When Rose comes back up dripping wet and is safely inside the ship, the oceanography team get to work. Each person has a particular analysis to do. They tap water out of the bottles and rush it into the lab, where it is measured out, filtered and treated with chemicals. We analyse the nitrate, urea, ammonia, phosphate, silicate, iron, oxygen and chlorophyll content of the water in the forward lab.

Samples are stored for more complicated analysis when we get back to Cape Town.

Tuesday January 12 2010
We are nose-in to the ice shelf. It is about 40m high here, which is taller than even the big crane in the front of the ship, and overhanging in a rather scary way in most places. We chose a vertical bit that did not look likely to fall on top of us. You can see the layers in the ice matching the different years of snowfall.

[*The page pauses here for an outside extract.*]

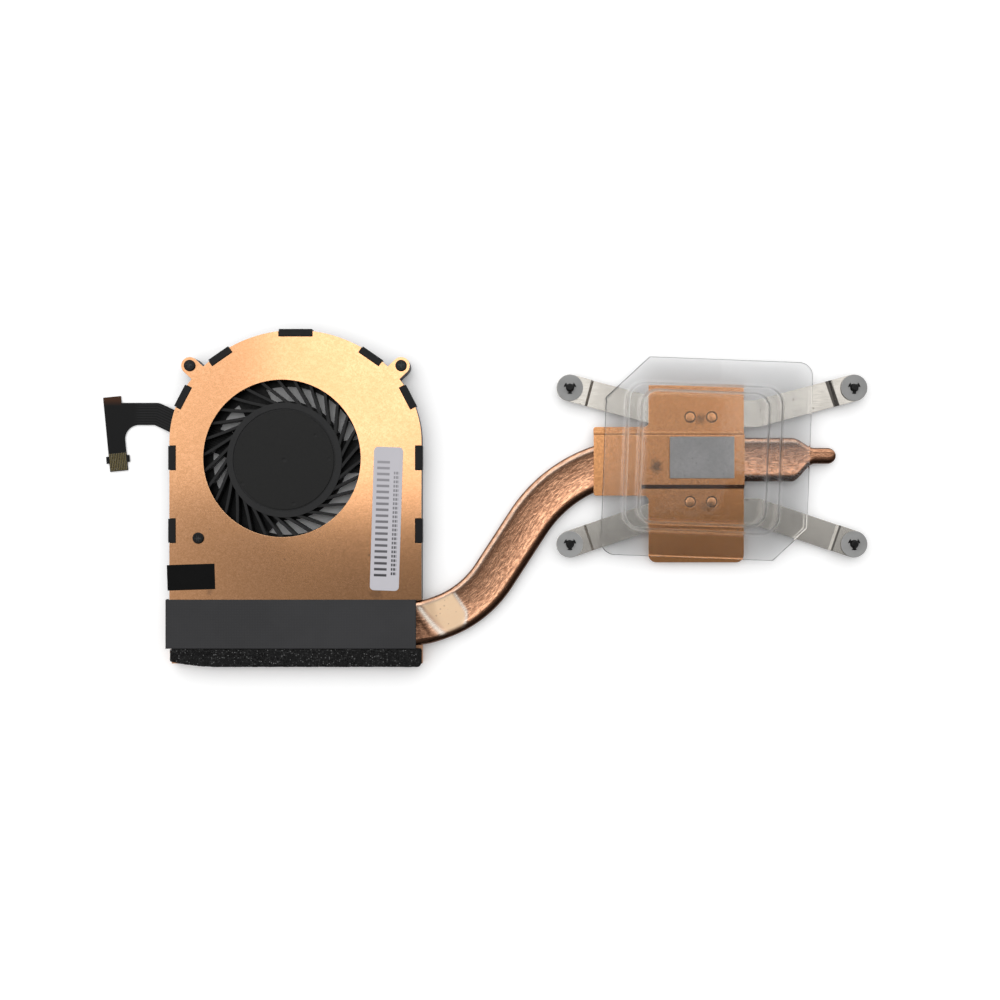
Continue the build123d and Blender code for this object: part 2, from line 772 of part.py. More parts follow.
with BuildPart() as cold_plate:
    with BuildSketch(Plane.YZ.offset(channel_split_x)):
        Polygon(*hat_outline, align=None)
    extrude(amount=plate_right_x - channel_split_x)
    with BuildSketch(Plane.YZ.offset(extension_left_x)):
        Polygon(*ledge_outline, align=None)
    extrude(amount=channel_split_x - extension_left_x)
    with BuildSketch() as plate_plan:
        with Locations((plate_left_x, plate_top_y)):
            Rectangle(plate_right_x - plate_left_x, plate_top_y - plate_bottom_y,
                      align=(Align.MIN, Align.MAX))
        with Locations((extension_left_x, extension_top_y)):
            Rectangle(plate_left_x - extension_left_x, extension_top_y - extension_bottom_y,
                      align=(Align.MIN, Align.MAX))
        fillet(plate_plan.vertices().group_by(Axis.Y)[0], plate_corner_radius)
        inner_corners = [plate_plan.vertices().sort_by_distance((plate_left_x, y))[0]
                         for y in (extension_top_y, extension_bottom_y)]
        fillet(inner_corners, plate_inner_radius)
        fillet(plate_plan.vertices().group_by(Axis.X)[0], extension_corner_radius)
    extrude(amount=2 * fan_height, mode=Mode.INTERSECT)
    with BuildSketch(Plane.XY.offset(flap_top)):
        with Locations(*rivet_spots):
            Circle(rivet_ring_radius)
            Circle(rivet_radius, mode=Mode.SUBTRACT)
    extrude(amount=-rivet_groove_depth, mode=Mode.SUBTRACT)
    with BuildSketch(Plane.XY.offset(bracket_top)):
        with Locations(*rivet_spots):
            Circle(rivet_radius)
    extrude(amount=-bracket_sheet)

# Thermal pad on the channel
with BuildPart() as thermal_pad:
    with BuildSketch(Plane.XY.offset(plate_top)):
        with Locations((pad_x, pad_y)):
            Rectangle(pad_width, pad_height)
    extrude(amount=pad_thickness)


# Spring bracket: level strip under a flap and two arms whose ends step up
def spring_bracket(row, slope):
    hole_y = mount_y + row * mount_spacing_y / 2
    lean = math.radians(slope)
    reach = mount_spacing_x / 2 - bracket_root
    root_y = hole_y - row * reach * math.tan(lean)
    arm_length = reach / math.cos(lean)
    flat_end = arm_length - bracket_end_flat
    with BuildPart() as bracket:
        with BuildSketch(Plane.XY.offset(bracket_bottom)):
            with Locations((mount_x, root_y)):
                Rectangle(2 * bracket_root, bracket_width)
                with Locations((-bracket_root, 0), (bracket_root, 0)):
                    Circle(bracket_width / 2)
        extrude(amount=bracket_sheet)
        for side in (-1, 1):
            direction = (side * math.cos(lean), row * math.sin(lean), 0)
            arm_plane = Plane(
                origin=(mount_x + side * bracket_root, root_y, bracket_bottom),
                x_dir=direction,
                z_dir=(row * math.sin(lean), -side * math.cos(lean), 0),
            )
            up = arm_plane.y_dir.Z
            with BuildSketch(arm_plane):
                with BuildLine():
                    Polyline(
                        (0, 0),
                        (flat_end, 0),
                        (flat_end + bracket_lift_run, up * bracket_lift),
                        (arm_length + bracket_width / 2, up * bracket_lift),
                        (arm_length + bracket_width / 2, up * (bracket_lift + bracket_sheet)),
                        (flat_end + bracket_lift_run, up * (bracket_lift + bracket_sheet)),
                        (flat_end, up * bracket_sheet),
                        (0, up * bracket_sheet),
                        close=True,
                    )
                make_face()
            extrude(amount=bracket_width / 2, both=True)
            tip = Vector(arm_plane.origin) + Vector(direction) * (arm_length + bracket_width / 2)
            corners = bracket.edges().filter_by(Axis.Z).sort_by_distance(tip)[:2]
            fillet(corners, bracket_width / 2 - bracket_tip_flat)
        with BuildSketch(Plane.XY.offset(bracket_bottom)):
            with Locations((mount_x - mount_spacing_x / 2, hole_y), (mount_x + mount_spacing_x / 2, hole_y)):
                Circle(captive_thread_radius + captive_clearance)
            with Locations(*rivet_spots):
                Circle(rivet_radius)
        extrude(amount=2 * bracket_lift + bracket_sheet, mode=Mode.SUBTRACT)
    return bracket.part


# Captive screw: head below the bracket, waisted neck through it and a short threaded end
screw_corners = [(mount_x + side * mount_spacing_x / 2, mount_y + row * mount_spacing_y / 2)
                 for row in (1, -1) for side in (-1, 1)]
retainer_bottom = bracket_end_top + retainer_gap


def captive_screw(spot):
    tip_z = retainer_bottom + retainer_thickness + captive_tip
    with BuildPart() as screw:
        with BuildSketch(Plane.XY.offset(captive_head_z)):
            with Locations(spot):
                Circle(captive_head_radius)
        extrude(amount=captive_head_height)
        chamfer(screw.edges().group_by(Axis.Z)[0], captive_head_chamfer)
        with BuildSketch(Plane.XY.offset(captive_head_z)):
            with Locations(spot):
                Rectangle(recess_span, recess_width)
                Rectangle(recess_width, recess_span)
        extrude(amount=captive_head_height / 2, mode=Mode.SUBTRACT)
        with BuildSketch(Plane.XY.offset(captive_head_z + captive_head_height)):
            with Locations(spot):
                Circle(captive_neck_radius)
        extrude(amount=tip_z - captive_head_z - captive_head_height)
        with BuildSketch(Plane.XY.offset(tip_z - captive_tip)):
            with Locations(spot):
                Circle(captive_thread_radius)
        extrude(amount=captive_tip)
        chamfer(screw.edges().group_by(Axis.Z)[-1], captive_tip_chamfer)
    return screw.part


# Push-on retaining washer: three teeth grip the neck between the bracket and the thread
def retainer(spot):
    with BuildPart() as washer:
        with BuildSketch(Plane.XY.offset(retainer_bottom)):
            with Locations(spot):
                Circle(retainer_radius)
                Circle(retainer_bore, mode=Mode.SUBTRACT)
                with PolarLocations(0, retainer_teeth, retainer_tooth_start):
                    Rectangle(retainer_bore + retainer_bite, retainer_tooth_width,
                              align=(Align.MIN, Align.CENTER))
                Circle(captive_neck_radius + retainer_grip, mode=Mode.SUBTRACT)
        extrude(amount=retainer_thickness)
    return washer.part


# Clear thermoformed cap: flat flange and a dome in two steps over the pad
cap_plane = Plane(origin=(cap_x, cap_y, cap_flange_z),
                  x_dir=(math.cos(math.radians(cap_turn)), math.sin(math.radians(cap_turn)), 0))


def cap_dome(skin):
    taper_inset = math.tan(math.radians(cap_wall_lean)) * cap_step_rise
    with BuildPart() as dome:
        with BuildSketch(cap_plane):
            RectangleRounded(cap_dome_width - 2 * skin, cap_dome_height - 2 * skin,
                             cap_dome_radius - skin)
        extrude(amount=cap_step_rise - skin, taper=cap_wall_lean)
        with BuildSketch(cap_plane.offset(cap_step_rise - skin)):
            RectangleRounded(cap_dome_width - 2 * (skin + taper_inset + cap_step_inset_x),
                             cap_dome_height - 2 * (skin + taper_inset + cap_step_inset_y),
                             cap_dome_radius - skin - taper_inset)
        extrude(amount=cap_step_rise, taper=cap_wall_lean)
    return dome.part


with BuildPart() as protective_cap:
    with BuildSketch(cap_plane) as flange:
        with Locations((cap_flange_shift, 0)):
            Rectangle(cap_flange_width, cap_flange_height)
        corner_order = flange.vertices().group_by(Axis.Y)
        low_left, low_right = corner_order[0].sort_by(Axis.X)
        top_left, top_right = corner_order[-1].sort_by(Axis.X)
        chamfer(top_left, cap_big_chamfer)
        chamfer(low_right, cap_small_chamfer)
        fillet([low_left, top_right], cap_corner_radius)
    extrude(amount=cap_sheet)
    add(cap_dome(0))
    add(cap_dome(cap_sheet), mode=Mode.SUBTRACT)

# Rating label and the small black tape at the cover's lower left
label_spot = (body_right - label_inset, outlet_y + label_rise, 0)
with BuildPart() as rating_label:
    with BuildSketch(Plane.XY.offset(fan_height)):
        with Locations(Location(label_spot, (0, 0, label_turn))):
            RectangleRounded(label_width, label_length, label_corner)
    extrude(amount=sticker_thickness)

wall_tape_x = body_left - wall_tape_overhang + wall_tape_width / 2
wall_tape_y = outlet_y + wall_tape_rise + wall_tape_height / 2
with BuildPart() as wall_tape:
    with BuildSketch(Plane.XY.offset(fan_height)):
        with Locations((wall_tape_x, wall_tape_y)):
            Rectangle(wall_tape_width, wall_tape_height, rotation=wall_tape_turn)
    extrude(amount=sticker_thickness)

# Labels and files, one for each piece
fan_housing.part.label = "fan_housing"
export_step(fan_housing.part, "parts/fan_housing.step")
fan_cover.part.label = "fan_cover"
export_step(fan_cover.part, "parts/fan_cover.step")
impeller.part.label = "impeller"
export_step(impeller.part, "parts/impeller.step")
rotor_cup.part.label = "rotor_cup"
export_step(rotor_cup.part, "parts/rotor_cup.step")
magnet_ring.part.label = "magnet_ring"
export_step(magnet_ring.part, "parts/magnet_ring.step")
shaft.part.label = "shaft"
export_step(shaft.part, "parts/shaft.step")
bearing_sleeve.part.label = "bearing_sleeve"
export_step(bearing_sleeve.part, "parts/bearing_sleeve.step")
thrust_pad.part.label = "thrust_pad"
export_step(thrust_pad.part, "parts/thrust_pad.step")
stator_core.part.label = "stator_core"
export_step(stator_core.part, "parts/stator_core.step")
driver_board.part.label = "driver_board"
export_step(driver_board.part, "parts/driver_board.step")
flex_circuit.part.label = "flex_circuit"
export_step(flex_circuit.part, "parts/flex_circuit.step")
flex_stiffener.part.label = "flex_stiffener"
export_step(flex_stiffener.part, "parts/flex_stiffener.step")
fin_stack.part.label = "fin_stack"
export_step(fin_stack.part, "parts/fin_stack.step")
heat_pipe.part.label = "heat_pipe"
export_step(heat_pipe.part, "parts/heat_pipe.step")
pipe_tape.part.label = "pipe_tape"
export_step(pipe_tape.part, "parts/pipe_tape.step")
foam_strip.part.label = "foam_strip"
export_step(foam_strip.part, "parts/foam_strip.step")
cold_plate.part.label = "cold_plate"
export_step(cold_plate.part, "parts/cold_plate.step")
thermal_pad.part.label = "thermal_pad"
export_step(thermal_pad.part, "parts/thermal_pad.step")
protective_cap.part.label = "protective_cap"
export_step(protective_cap.part, "parts/protective_cap.step")
rating_label.part.label = "rating_label"
export_step(rating_label.part, "parts/rating_label.step")
wall_tape.part.label = "wall_tape"
export_step(wall_tape.part, "parts/wall_tape.step")

repeats = {"upper_bracket": spring_bracket(1, upper_arm_slope),
           "lower_bracket": spring_bracket(-1, lower_arm_slope)}
for number, spot in enumerate(screw_spots, start=1):
    repeats[f"cover_screw_{number}"] = cover_screw(spot)
for number, spot in enumerate(screw_corners, start=1):
    repeats[f"captive_screw_{number}"] = captive_screw(spot)
    repeats[f"retainer_{number}"] = retainer(spot)
for number in range(1, tooth_count + 1):
    repeats[f"coil_{number}"] = coil(number - 1)
for number in range(1, contact_count + 1):
    repeats[f"contact_{number}"] = contact(number - 1)
for name, solid in repeats.items():
    solid.label = name
    export_step(solid, f"parts/{name}.step")
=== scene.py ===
import math

import bpy
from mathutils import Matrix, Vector, noise


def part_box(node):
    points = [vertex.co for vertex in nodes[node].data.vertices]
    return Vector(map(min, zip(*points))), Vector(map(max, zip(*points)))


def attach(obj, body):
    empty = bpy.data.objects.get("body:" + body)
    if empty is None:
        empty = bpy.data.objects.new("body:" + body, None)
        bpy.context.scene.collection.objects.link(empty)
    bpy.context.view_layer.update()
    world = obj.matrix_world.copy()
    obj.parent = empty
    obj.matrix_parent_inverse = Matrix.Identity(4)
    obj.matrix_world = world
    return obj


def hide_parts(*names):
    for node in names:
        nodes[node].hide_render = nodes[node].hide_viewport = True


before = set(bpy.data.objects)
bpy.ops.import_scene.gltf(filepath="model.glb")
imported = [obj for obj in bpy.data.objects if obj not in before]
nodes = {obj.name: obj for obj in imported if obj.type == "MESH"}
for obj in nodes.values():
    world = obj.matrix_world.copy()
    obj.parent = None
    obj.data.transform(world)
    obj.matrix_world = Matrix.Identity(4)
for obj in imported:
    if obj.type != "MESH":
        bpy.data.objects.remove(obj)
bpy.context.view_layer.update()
mm = 0.001  # scene units are metres
print("frame loaded:", len(nodes), "nodes")


# Camera straight above, as in the photograph
cameraSettings = {
    "centre": (61.71, -11.43),  # under the middle of the picture, mm
    "height": 305.0,
    "focusPlane": 5.0,  # the fan cover's height
    "widthSeen": 285.7,  # across the picture on that plane
    "sensor": 36.0,
    "clipStart": 0.01,
}


def makeCamera(settings):
    camera = bpy.data.cameras.new("photoCamera")
    reach = settings["height"] - settings["focusPlane"]
    camera.sensor_width = settings["sensor"]
    camera.lens = settings["sensor"] * reach / settings["widthSeen"]
    camera.clip_start = settings["clipStart"]
    cameraObject = bpy.data.objects.new("photoCamera", camera)
    x, y = settings["centre"]
    cameraObject.location = (x * mm, y * mm, settings["height"] * mm)
    bpy.context.collection.objects.link(cameraObject)
    bpy.context.scene.camera = cameraObject


makeCamera(cameraSettings)
bpy.context.scene.view_settings.view_transform = "Standard"


# Short helpers for shader trees
def putNode(tree, kind, **values):
    made = tree.nodes.new(kind)
    for key, value in values.items():
        setattr(made, key, value)
    return made


def feed(tree, target, socketName, source):
    socket = target.inputs[socketName]
    if isinstance(source, bpy.types.NodeSocket):
        tree.links.new(source, socket)
    else:
        socket.default_value = source


def mathNode(tree, operation, first, second=0.5, clamp=False):
    made = putNode(tree, "ShaderNodeMath", operation=operation, use_clamp=clamp)
    feed(tree, made, 0, first)
    feed(tree, made, 1, second)
    return made.outputs[0]


def share(tree, mask, amount):
    return mathNode(tree, "MULTIPLY", mask, amount)


def opposite(tree, mask):
    return mathNode(tree, "SUBTRACT", 1.0, mask)


def rangeNode(tree, value, low, high, toLow=0.0, toHigh=1.0, smooth=False):
    made = putNode(tree, "ShaderNodeMapRange", interpolation_type="SMOOTHSTEP" if smooth else "LINEAR")
    for label, source in (("Value", value), ("From Min", low), ("From Max", high),
                          ("To Min", toLow), ("To Max", toHigh)):
        feed(tree, made, label, source)
    return made.outputs["Result"]


def mixColour(tree, factor, first, second):
    made = putNode(tree, "ShaderNodeMix", data_type="RGBA")
    feed(tree, made, 0, factor)
    feed(tree, made, 6, first)
    feed(tree, made, 7, second)
    return made.outputs[2]


def mixValue(tree, factor, first, second):
    made = putNode(tree, "ShaderNodeMix", data_type="FLOAT")
    feed(tree, made, 0, factor)
    feed(tree, made, 2, first)
    feed(tree, made, 3, second)
    return made.outputs[0]


def vectorNode(tree, operation, first, second=(0, 0, 0)):
    made = putNode(tree, "ShaderNodeVectorMath", operation=operation)
    feed(tree, made, 0, first)
    feed(tree, made, 1, second)
    return made.outputs


def turnNode(tree, vector, angle, centre=(0, 0, 0)):
    made = putNode(tree, "ShaderNodeVectorRotate", rotation_type="Z_AXIS")
    feed(tree, made, "Vector", vector)
    feed(tree, made, "Angle", angle)
    feed(tree, made, "Center", centre)
    return made.outputs[0]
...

That is a really important source of climate data for the period before there were weather stations and atmospheric samplers. In the middle of Antarctica the ice is about 3km thick and they have drilled cores a long way down. When the ice is that thick it is under a lot of pressure, so it is hard and blue. The atmosphere that was trapped in between the snowflakes gets squeezed into bubbles in the ice and is perfectly preserved there.

The scientists keep the ice cores frozen until they get back to the lab; then they cut them up into sections, thaw them out under vacuum and analyse the atmosphere from hundreds of thousands of years ago. That is how we know that the carbon dioxide in the atmosphere has fluctuated in a very predictable way over the past half a million years.

It is also how we know that the steep rise in the past 150 years is not one of those natural cycles, but caused by humans.